__Problem to solve__:
Copy out all the data, word for word.

__Material provided__:
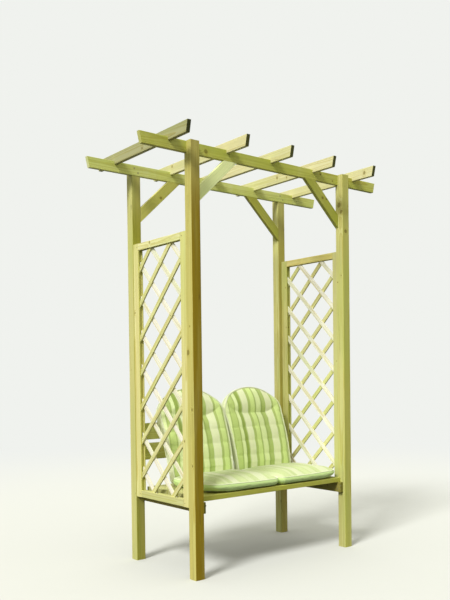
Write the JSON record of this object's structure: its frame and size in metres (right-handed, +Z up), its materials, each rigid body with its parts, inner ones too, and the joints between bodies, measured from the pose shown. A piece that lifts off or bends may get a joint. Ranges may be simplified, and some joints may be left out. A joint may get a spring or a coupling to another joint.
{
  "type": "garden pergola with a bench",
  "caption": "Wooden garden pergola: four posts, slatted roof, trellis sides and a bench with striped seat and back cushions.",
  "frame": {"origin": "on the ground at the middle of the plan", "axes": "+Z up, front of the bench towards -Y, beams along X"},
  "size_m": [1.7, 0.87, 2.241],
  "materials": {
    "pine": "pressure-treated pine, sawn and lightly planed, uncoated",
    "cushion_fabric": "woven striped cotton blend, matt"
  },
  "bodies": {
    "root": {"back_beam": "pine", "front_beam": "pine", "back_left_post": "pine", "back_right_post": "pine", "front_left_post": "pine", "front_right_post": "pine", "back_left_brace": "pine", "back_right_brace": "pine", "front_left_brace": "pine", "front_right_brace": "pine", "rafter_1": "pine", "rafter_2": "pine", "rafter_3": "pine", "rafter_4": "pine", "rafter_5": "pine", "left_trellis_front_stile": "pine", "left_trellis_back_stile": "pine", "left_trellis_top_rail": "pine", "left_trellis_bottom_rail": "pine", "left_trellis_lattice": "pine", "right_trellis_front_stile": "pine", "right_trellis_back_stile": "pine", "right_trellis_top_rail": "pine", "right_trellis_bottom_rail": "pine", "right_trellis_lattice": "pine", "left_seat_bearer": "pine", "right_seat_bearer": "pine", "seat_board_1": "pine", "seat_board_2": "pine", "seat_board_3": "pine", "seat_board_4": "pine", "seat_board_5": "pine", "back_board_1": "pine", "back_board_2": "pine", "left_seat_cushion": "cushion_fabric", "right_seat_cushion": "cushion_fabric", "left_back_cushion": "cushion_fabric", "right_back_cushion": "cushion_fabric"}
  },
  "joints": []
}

__Completed exercise__:
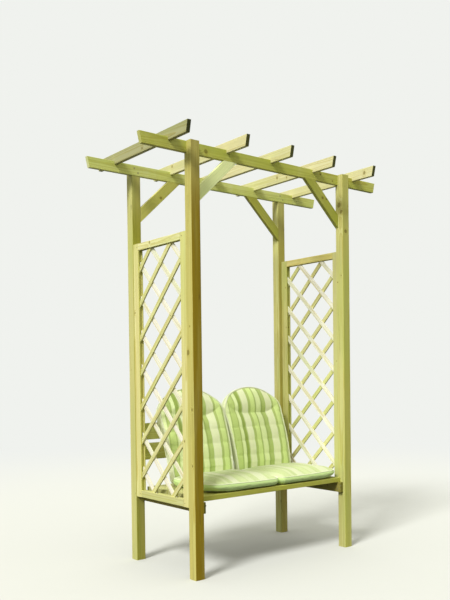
Write the JSON record of this object's structure: its frame and size in metres (right-handed, +Z up), its materials, each rigid body with its parts, inner ones too, and the joints between bodies, measured from the pose shown. A piece that lifts off or bends may get a joint. Ranges may be simplified, and some joints may be left out. A joint may get a spring or a coupling to another joint.
{
  "type": "garden pergola with a bench",
  "caption": "Wooden garden pergola: four posts, slatted roof, trellis sides and a bench with striped seat and back cushions.",
  "frame": {"origin": "on the ground at the middle of the plan", "axes": "+Z up, front of the bench towards -Y, beams along X"},
  "size_m": [1.7, 0.87, 2.241],
  "materials": {
    "pine": "pressure-treated pine, sawn and lightly planed, uncoated",
    "cushion_fabric": "woven striped cotton blend, matt"
  },
  "bodies": {
    "root": {"back_beam": "pine", "front_beam": "pine", "back_left_post": "pine", "back_right_post": "pine", "front_left_post": "pine", "front_right_post": "pine", "back_left_brace": "pine", "back_right_brace": "pine", "front_left_brace": "pine", "front_right_brace": "pine", "rafter_1": "pine", "rafter_2": "pine", "rafter_3": "pine", "rafter_4": "pine", "rafter_5": "pine", "left_trellis_front_stile": "pine", "left_trellis_back_stile": "pine", "left_trellis_top_rail": "pine", "left_trellis_bottom_rail": "pine", "left_trellis_lattice": "pine", "right_trellis_front_stile": "pine", "right_trellis_back_stile": "pine", "right_trellis_top_rail": "pine", "right_trellis_bottom_rail": "pine", "right_trellis_lattice": "pine", "left_seat_bearer": "pine", "right_seat_bearer": "pine", "seat_board_1": "pine", "seat_board_2": "pine", "seat_board_3": "pine", "seat_board_4": "pine", "seat_board_5": "pine", "back_board_1": "pine", "back_board_2": "pine", "left_seat_cushion": "cushion_fabric", "right_seat_cushion": "cushion_fabric", "left_back_cushion": "cushion_fabric", "right_back_cushion": "cushion_fabric"}
  },
  "joints": []
}